This year marks the fifth year Diet Coke will play an active role in The Heart Truth® campaign. Diet Coke is taking its efforts online, on packaging, and on the runway to call attention to women’s heart health educational programs.
Noting that “showing a little heart” never goes out of style, actress Minka Kelly and fashion designer Diane von Furstenberg are teaming up with Diet Coke and the National Heart, Lung, and Blood Institute’s (NHLBI) The Heart Truth® campaign to raise awareness of women’s heart health educational programs. Five Diet Coke fans joined these women for the Red Dress Collection Fashion Show on February 8 to kickoff New York Fashion Week.
Diane von Furstenberg created a limited-edition collection of Diet Coke aluminum bottles featuring her iconic prints. The bottles will be sold in select Diane von Furstenberg stores in New York and on DVF.com during the month of February. Proceeds from the bottle sales will benefit the Foundation for the National Institutes of Health (FNIH), in support of The Heart Truth and women’s heart health research and educational programs.
Throughout the month of February, Diet Coke drinkers also will be treated to special packaging featuring the now familiar stick figure painting a large, red heart. Additionally, more than six billion packages of Diet Coke will feature The Heart Truth logo throughout the year.
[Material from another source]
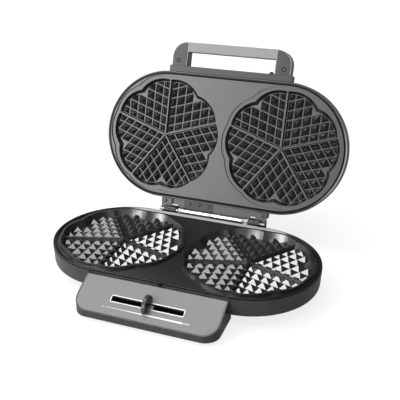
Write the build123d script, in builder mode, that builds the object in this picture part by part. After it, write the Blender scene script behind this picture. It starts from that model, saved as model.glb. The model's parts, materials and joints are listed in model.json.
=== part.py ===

“For five years, Diet Coke has been a passionate supporter of The Heart Truth and its efforts to raise awareness about the importance of heart health,” said William White, brand director, Diet Coke North America. “While we’ve shared this vital message with millions of people through our partnership with the NHLBI, we’ll reach even more this year with creative online programs, in-store activations, and eye-catching packaging.”
A press release on this subject noted that through successful heart health educational programs and with the support of scores of people dedicated to the cause, including Diet Coke fans, awareness of heart disease among women has nearly doubled in the last 12 years. More than half (54%) of women recognize that heart disease is the leading cause of death for women in the United States, up from 30% in 1997.